Monday, May 15, 2006

Legitimate government

When I blogged about reorganising society from the bottom up, my main purpose in advocating a continuous process of devolution to progressively smaller communities was that in a highly devolved society it becomes relatively easy and cost-free to escape from tyranny to a better jurisdiction. But during my recent researches, I came across a philosophical justification for it too.

In his Restoring the Lost Constitution, Randy Barnett sets out what he believes to be the circumstances in which a government can bind its citizens in conscience as well as in fact. Essentially he argues that popular sovereignty as proclaimed in the US ("We the People") is a fiction since a constitution enacted 200 years ago and ratified by the states, rather than individuals, cannot bind today's citizens. Nor can any modern state bind its citizens in conscience since these states are too large to obtain unanimous consent.

He suggests therefore that by devolving power to much smaller units, unanimous consent can be reached and therefore true legitimacy can be obtained.
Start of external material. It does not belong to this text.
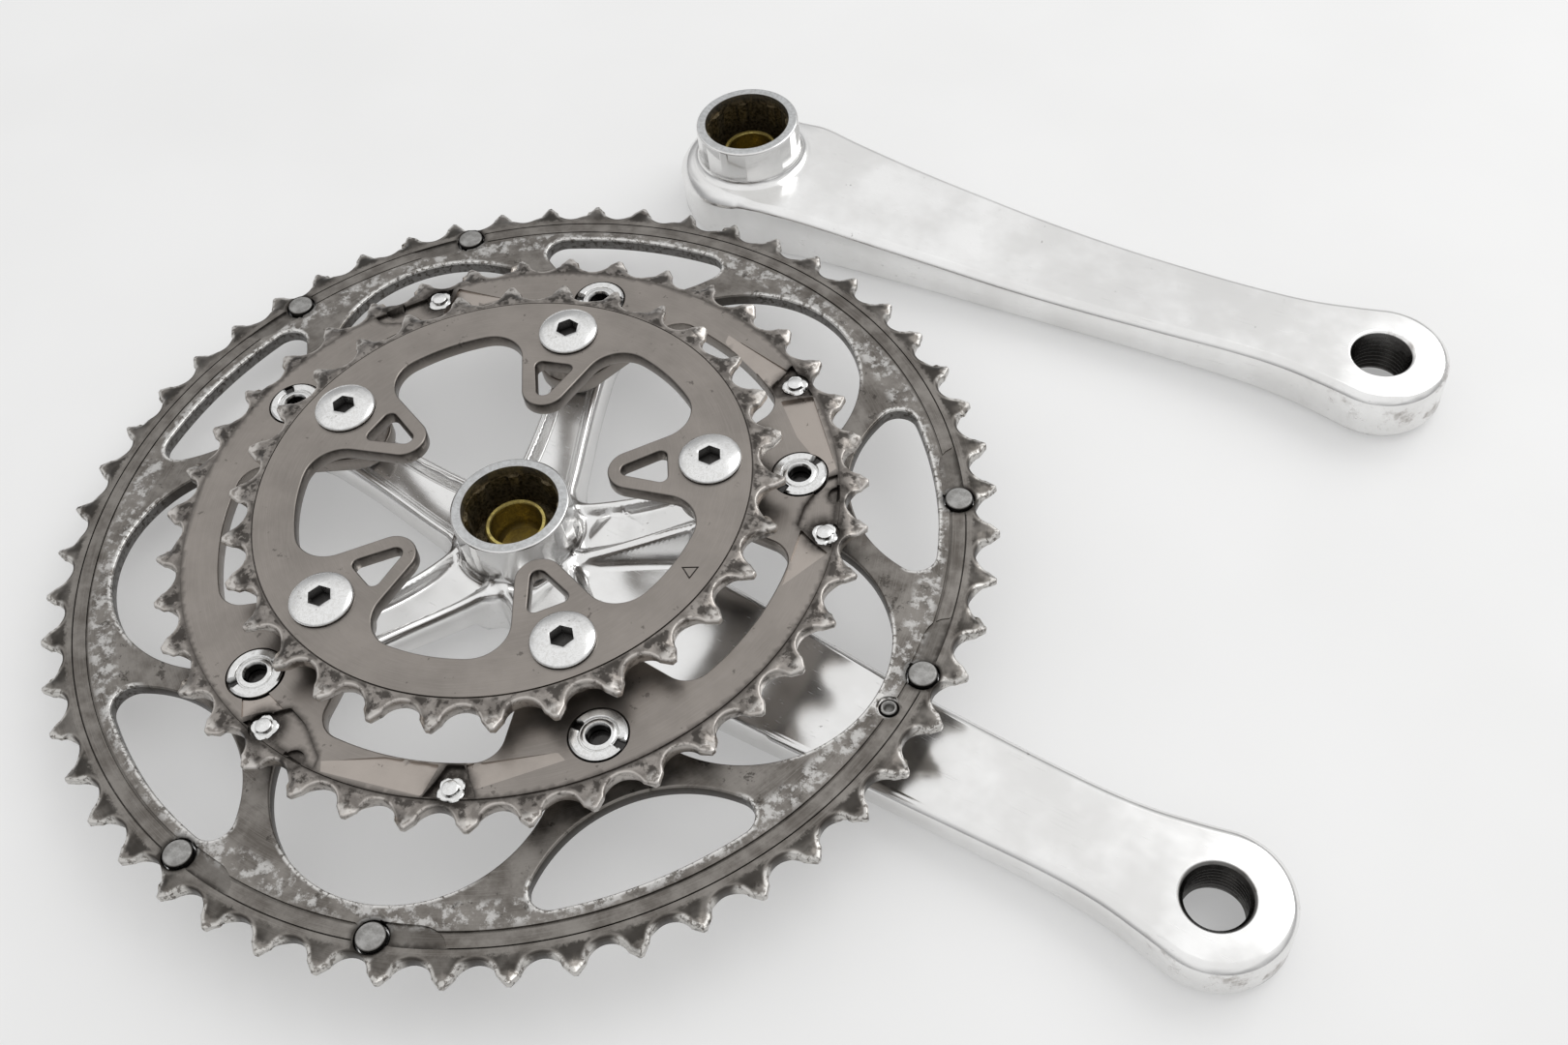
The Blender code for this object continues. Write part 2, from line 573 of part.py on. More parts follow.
def make_pins(parts, parent):
    """Riveted lifting pins of the outer and middle rings, and the chain-drop pin."""
    low, high = OUTER_RING
    pin = turned_mesh("outer_ring_pin", [
        (0, high + 0.6 * MM), (2.6 * MM, high + 0.6 * MM), (OUTER_PIN_RADIUS, high + 0.2 * MM),
        (OUTER_PIN_RADIUS, low + 0.4 * MM), (0, low + 0.4 * MM)], 10)
    for i, angle in enumerate(OUTER_PIN_ANGLES):
        add_object(f"outer_ring_pin_{i + 1}", pin.copy(), parts, PIN_STEEL, parent,
                   (*polar(OUTER_PIN_CIRCLE, angle), 0))
    low, high = MIDDLE_RING
    pin = turned_mesh("middle_ring_pin", [
        (0, high + 0.8 * MM), (1.7 * MM, high + 0.8 * MM), (MIDDLE_PIN_RADIUS, high + 0.4 * MM),
        (MIDDLE_PIN_RADIUS, low + 0.3 * MM), (0, low + 0.3 * MM)], 8)
    for i, angle in enumerate(MIDDLE_PIN_ANGLES):
        add_object(f"middle_ring_pin_{i + 1}", pin.copy(), parts, STEEL, parent,
                   (*polar(MIDDLE_PIN_CIRCLE, angle), 0))
    low, high = OUTER_RING
    pin = turned_mesh("chain_drop_pin", [
        (0, high), (DROP_PIN_RADIUS, high), (DROP_PIN_RADIUS, low - GAP), (3.0 * MM, low - GAP),
        (3.0 * MM, 6.4 * MM), (2.4 * MM, 5.8 * MM), (0, 5.8 * MM)], 10)
    add_object("chain_drop_pin", pin, parts, PIN_STEEL, parent, (DROP_PIN_CIRCLE, 0, 0))


def make_crank_bolt(side, parts, tools, arm_frame):
    """Fixing bolt, its washer, and the cap that traps it: the cap turns it into an extractor."""
    cap_low = 0.9 * MM
    cap_high = 3.7 * MM
    cap = turned_mesh(f"{side}_extractor_cap", [
        (6.2 * MM, cap_high), (RECESS_RADIUS - GAP, cap_high), (RECESS_RADIUS - GAP, cap_low + 0.4 * MM),
        (RECESS_RADIUS - 0.8 * MM, cap_low), (6.2 * MM, cap_low), (6.2 * MM, cap_high)], 20)
    cap_object = add_object(f"{side}_extractor_cap", cap, parts, BLACK, arm_frame)
    pin_hole = cylinder_mesh("pin_hole", 1.2 * MM, cap_low - MM, cap_high + MM, 8)
    pair = joined_mesh(f"{side}_wrench_holes",
                       [(pin_hole, Matrix.Translation((side_x * 8.4 * MM, 0, 0))) for side_x in (-1, 1)])
    boolean(cap_object, pair, "DIFFERENCE", tools, arm_frame)

    head_low = cap_high + GAP
    head_high = 7.9 * MM
    washer_low = head_high + GAP
    washer = turned_mesh(f"{side}_bolt_washer", [
        (7.8 * MM, RECESS_DEPTH - GAP), (10.2 * MM, RECESS_DEPTH - GAP), (10.2 * MM, washer_low),
        (7.8 * MM, washer_low), (7.8 * MM, RECESS_DEPTH - GAP)], 16)
    add_object(f"{side}_bolt_washer", washer, parts, STEEL, arm_frame)

    end = CRANK_BOLT_END
    bolt = turned_mesh(f"{side}_crank_bolt", [
        (0, 11.5 * MM), (5.7 * MM, 11.5 * MM), (5.7 * MM, end), (6.8 * MM, end),
        (7.4 * MM, end - 0.6 * MM), (7.4 * MM, head_high), (9.9 * MM, head_high),
        (9.9 * MM, head_low + 0.5 * MM), (9.4 * MM, head_low), (0, head_low)], 18)
    bolt_object = add_object(f"{side}_crank_bolt", bolt, parts, GOLD, arm_frame)
    key = hex_mesh(f"{side}_bolt_key", 10 * MM, head_low - MM, head_high + 1.5 * MM)
    boolean(bolt_object, key, "DIFFERENCE", tools, arm_frame)


# ---- assembly ----------------------------------------------------------------------------
def crank_frame(name, hub, heading):
    frame = bpy.data.objects.new(name, None)
    bpy.context.scene.collection.objects.link(frame)
    frame.location = hub
    frame.rotation_euler = (0, -LEAN, heading)
    return frame


def main():
    for item in list(bpy.data.objects):
        bpy.data.objects.remove(item)
    parts = new_collection(PRODUCT)
    tools = new_collection("cutters")
    drive = crank_frame("drive_frame", DRIVE_HUB, 0)
    left = crank_frame("left_frame", LEFT_HUB, LEFT_HEADING)
    make_drive_arm(parts, tools, drive)
    make_outer_ring(parts, tools, drive)
    make_middle_ring(parts, tools, drive)
    make_inner_ring(parts, drive)
    make_fasteners(parts, tools, drive)
    make_pins(parts, drive)
    make_crank_bolt("right", parts, tools, drive)
    make_left_arm(parts, tools, left)
    make_crank_bolt("left", parts, tools, left)


main()
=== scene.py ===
"""Looks of the triple crankset: machined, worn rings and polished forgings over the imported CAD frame.

Every piece is built in its crank frame, in millimetres: origin on the hub axis at the outer face,
+X towards the pedal hole, +Z towards the bicycle.  Plane points are complex numbers x + iy.
"""

import json
import math

import bmesh
import bpy
import numpy as np
from mathutils import Matrix, Vector, geometry, kdtree


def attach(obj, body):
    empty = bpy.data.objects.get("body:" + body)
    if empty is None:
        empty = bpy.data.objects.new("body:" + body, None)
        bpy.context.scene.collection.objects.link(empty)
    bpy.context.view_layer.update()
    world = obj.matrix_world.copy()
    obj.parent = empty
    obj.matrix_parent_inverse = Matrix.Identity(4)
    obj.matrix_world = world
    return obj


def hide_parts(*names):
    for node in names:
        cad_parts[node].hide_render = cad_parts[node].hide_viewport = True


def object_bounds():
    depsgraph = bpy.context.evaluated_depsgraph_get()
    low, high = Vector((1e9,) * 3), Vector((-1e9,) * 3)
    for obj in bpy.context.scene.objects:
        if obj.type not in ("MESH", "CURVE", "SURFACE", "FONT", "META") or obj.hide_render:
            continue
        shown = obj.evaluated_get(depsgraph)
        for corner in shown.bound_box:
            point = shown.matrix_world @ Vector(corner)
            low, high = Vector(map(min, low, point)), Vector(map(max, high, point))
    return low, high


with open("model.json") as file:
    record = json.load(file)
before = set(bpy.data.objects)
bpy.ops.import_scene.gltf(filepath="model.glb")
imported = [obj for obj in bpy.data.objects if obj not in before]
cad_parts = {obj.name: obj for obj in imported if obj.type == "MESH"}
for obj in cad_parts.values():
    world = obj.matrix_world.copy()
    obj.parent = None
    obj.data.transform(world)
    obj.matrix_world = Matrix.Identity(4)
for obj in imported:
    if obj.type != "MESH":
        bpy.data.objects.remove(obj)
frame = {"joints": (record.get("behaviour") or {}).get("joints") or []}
CAD_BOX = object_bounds()

MM = 0.001
TAU = 2 * math.pi
BOLT_COUNT = 5
BOLT_STEP = TAU / BOLT_COUNT
FIRST_BOLT = math.radians(36)
BOLT_ANGLES = [FIRST_BOLT + i * BOLT_STEP for i in range(BOLT_COUNT)]
OUTER_BOLT_RADIUS = 65.0
INNER_BOLT_RADIUS = 46.0
CRANK_LENGTH = 170.0
CHAIN_PITCH = 12.7
ROLLER_RADIUS = 3.93
SEAT_RADIUS = 4.2                   # a worn tooth gap is wider than the roller
GAP = 0.3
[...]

Now I have no idea how far the process of devolution I advocate could continue before the administrative units became too small, but if the process itself is in fact making government progressively more legitimate then this would suggest a relatively longer process. Only when the units became too small to support the functions they required (eg policing) would the brakes be applied.

One problem that this would throw up though is that if the administrative units become very small then representation in national government becomes tricky. I had envisaged each community sending a representative to the national legislature where they would act as a check on the centralising tendencies of the national government. But if these communities are very small this is clearly impractical. I'm almost tempted to bring back another idea I blogged on in a very throw-away fashion some months ago, which is to have a virtual House of Lords - basically a blog and a poll open to legislators only. Then you can have many more legislators because you no longer need them to assemble in one place.

It's an idea anyway. Thoughts anyone?